### [Task to carry out]
Restate the whole listing exactly.

--- start of Excerpted records ---

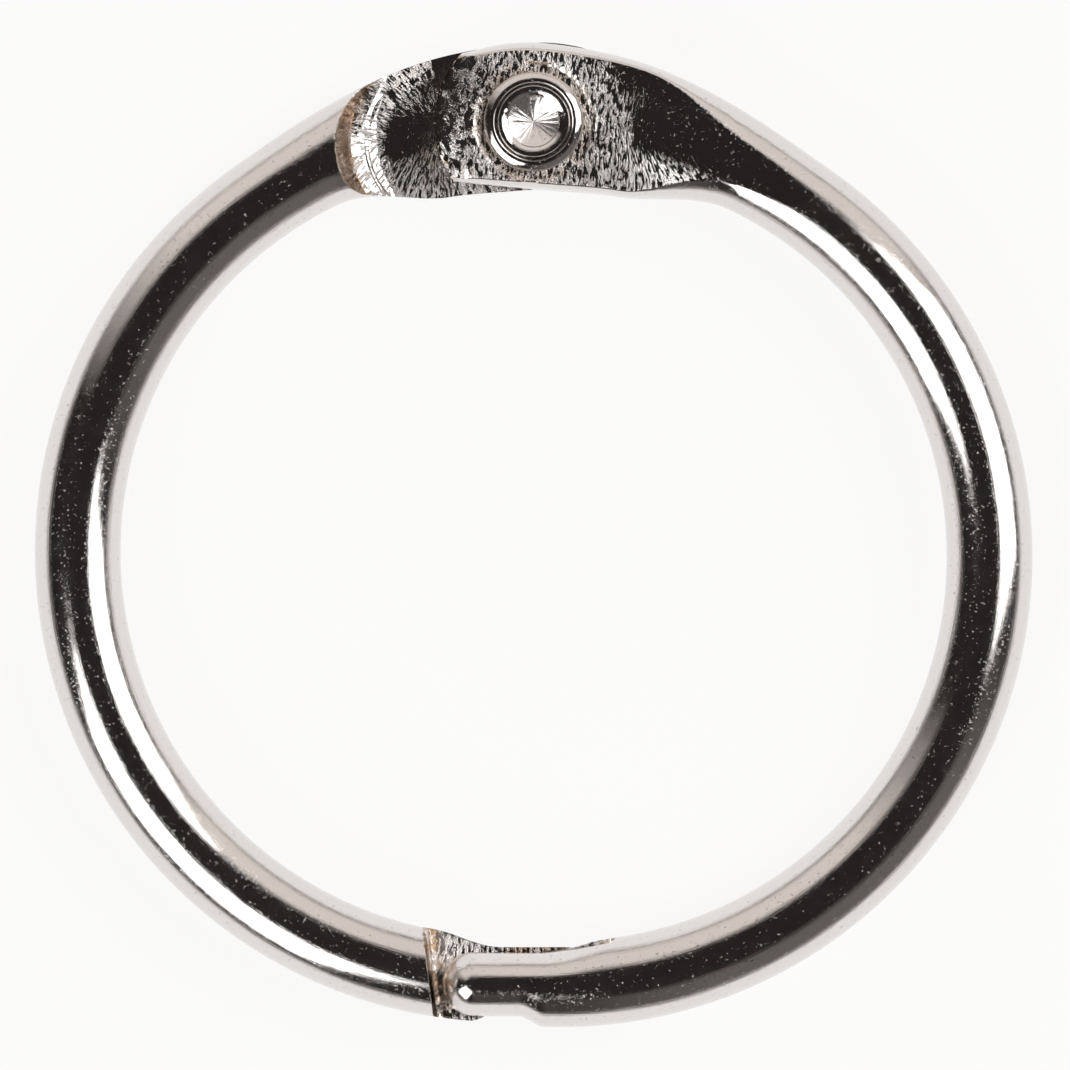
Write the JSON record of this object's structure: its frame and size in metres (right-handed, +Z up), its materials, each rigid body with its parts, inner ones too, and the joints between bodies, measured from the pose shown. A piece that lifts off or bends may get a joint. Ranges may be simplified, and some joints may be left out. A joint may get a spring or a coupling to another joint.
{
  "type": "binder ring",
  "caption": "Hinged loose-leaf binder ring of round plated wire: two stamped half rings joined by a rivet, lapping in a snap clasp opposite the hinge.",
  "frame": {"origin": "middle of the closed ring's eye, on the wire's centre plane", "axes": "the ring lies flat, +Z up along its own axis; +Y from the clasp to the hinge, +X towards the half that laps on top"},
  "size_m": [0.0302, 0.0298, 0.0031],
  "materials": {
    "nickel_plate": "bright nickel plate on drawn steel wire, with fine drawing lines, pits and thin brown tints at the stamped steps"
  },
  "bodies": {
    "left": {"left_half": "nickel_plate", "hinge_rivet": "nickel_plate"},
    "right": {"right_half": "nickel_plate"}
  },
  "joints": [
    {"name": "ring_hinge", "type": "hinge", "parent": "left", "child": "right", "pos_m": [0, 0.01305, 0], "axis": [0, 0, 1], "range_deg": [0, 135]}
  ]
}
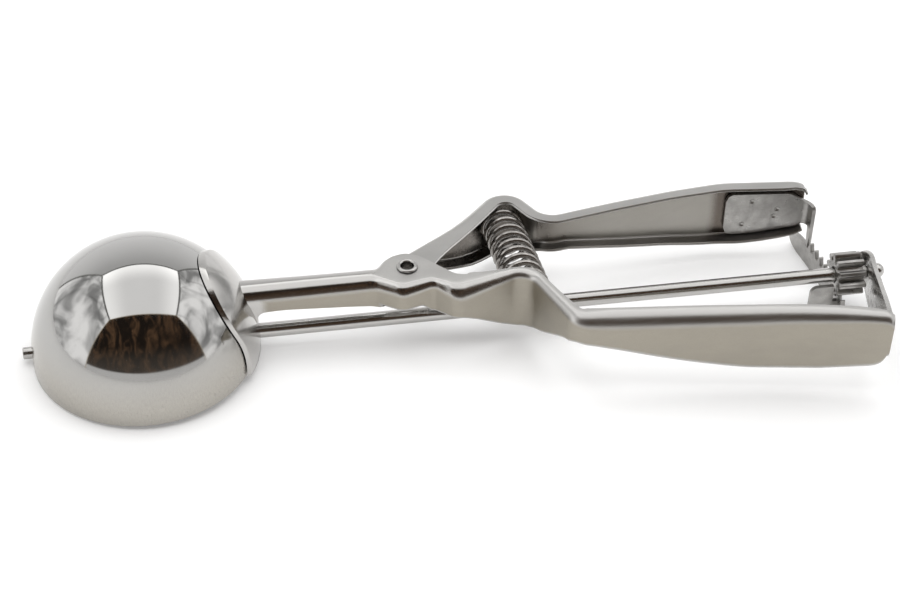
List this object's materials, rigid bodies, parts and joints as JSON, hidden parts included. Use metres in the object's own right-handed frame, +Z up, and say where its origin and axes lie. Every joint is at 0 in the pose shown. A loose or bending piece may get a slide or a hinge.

--- end of Excerpted records ---

### [Response]
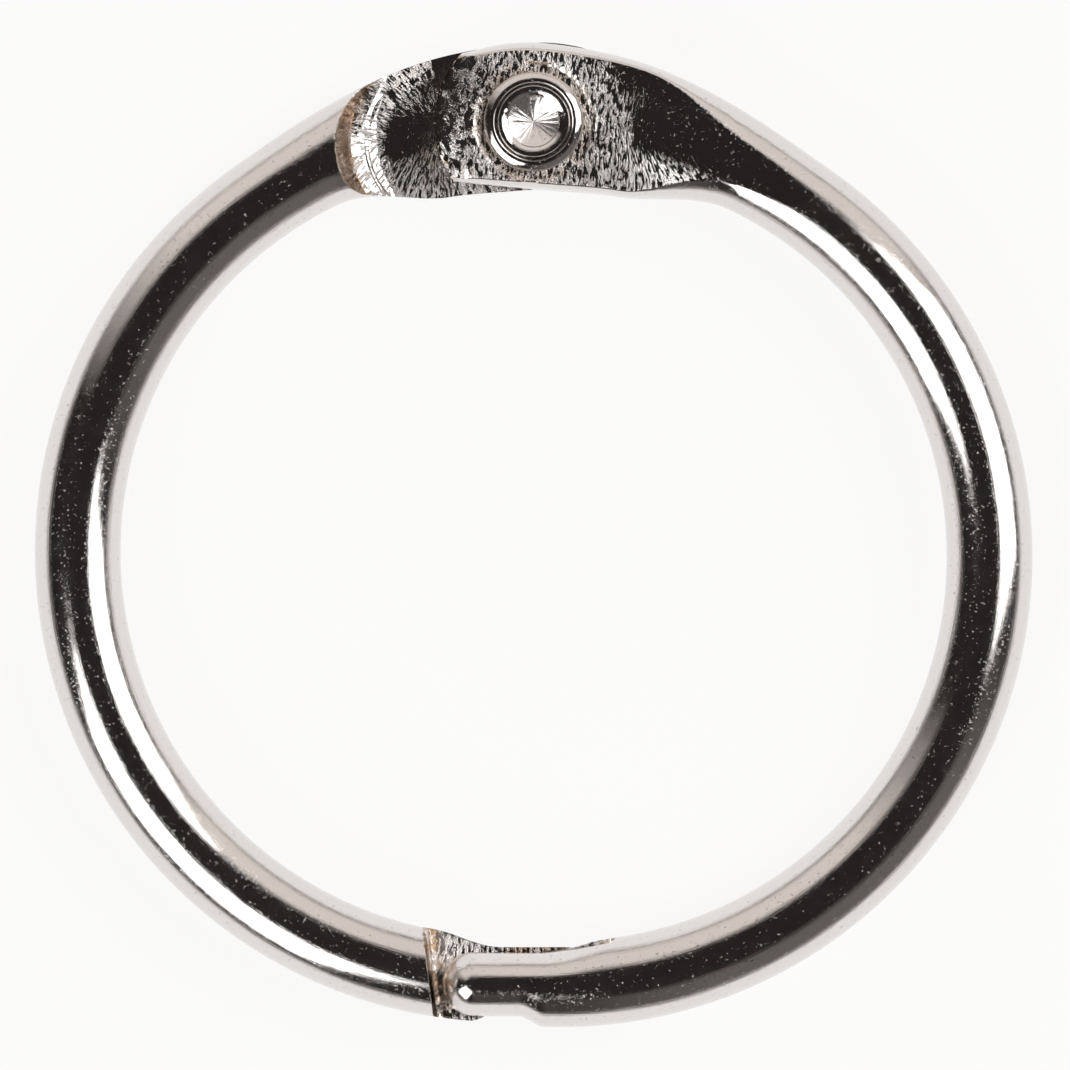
Write the JSON record of this object's structure: its frame and size in metres (right-handed, +Z up), its materials, each rigid body with its parts, inner ones too, and the joints between bodies, measured from the pose shown. A piece that lifts off or bends may get a joint. Ranges may be simplified, and some joints may be left out. A joint may get a spring or a coupling to another joint.
{
  "type": "binder ring",
  "caption": "Hinged loose-leaf binder ring of round plated wire: two stamped half rings joined by a rivet, lapping in a snap clasp opposite the hinge.",
  "frame": {"origin": "middle of the closed ring's eye, on the wire's centre plane", "axes": "the ring lies flat, +Z up along its own axis; +Y from the clasp to the hinge, +X towards the half that laps on top"},
  "size_m": [0.0302, 0.0298, 0.0031],
  "materials": {
    "nickel_plate": "bright nickel plate on drawn steel wire, with fine drawing lines, pits and thin brown tints at the stamped steps"
  },
  "bodies": {
    "left": {"left_half": "nickel_plate", "hinge_rivet": "nickel_plate"},
    "right": {"right_half": "nickel_plate"}
  },
  "joints": [
    {"name": "ring_hinge", "type": "hinge", "parent": "left", "child": "right", "pos_m": [0, 0.01305, 0], "axis": [0, 0, 1], "range_deg": [0, 135]}
  ]
}
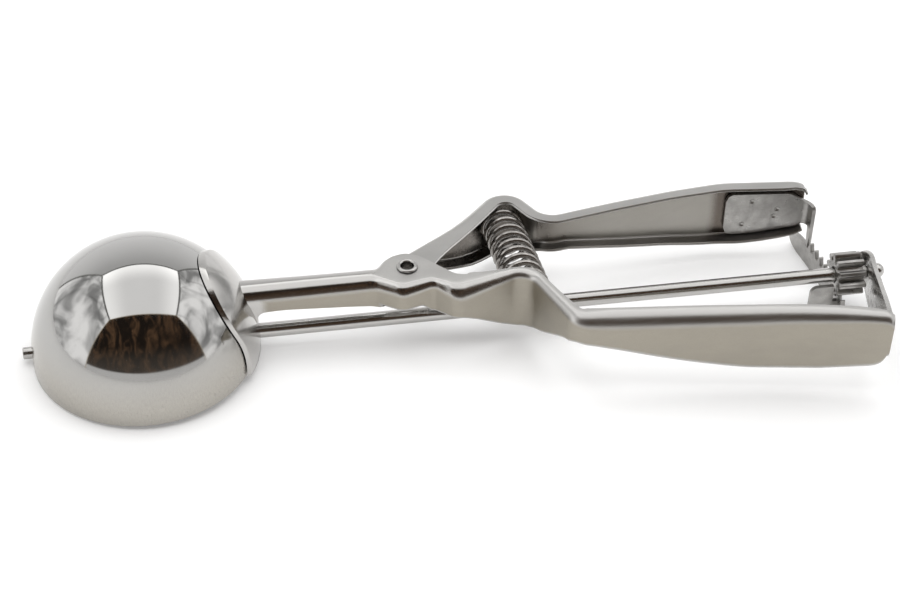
List this object's materials, rigid bodies, parts and joints as JSON, hidden parts included. Use metres in the object's own right-handed frame, +Z up, and say where its origin and axes lie. Every joint is at 0 in the pose shown. A loose or bending piece may get a slide or a hinge.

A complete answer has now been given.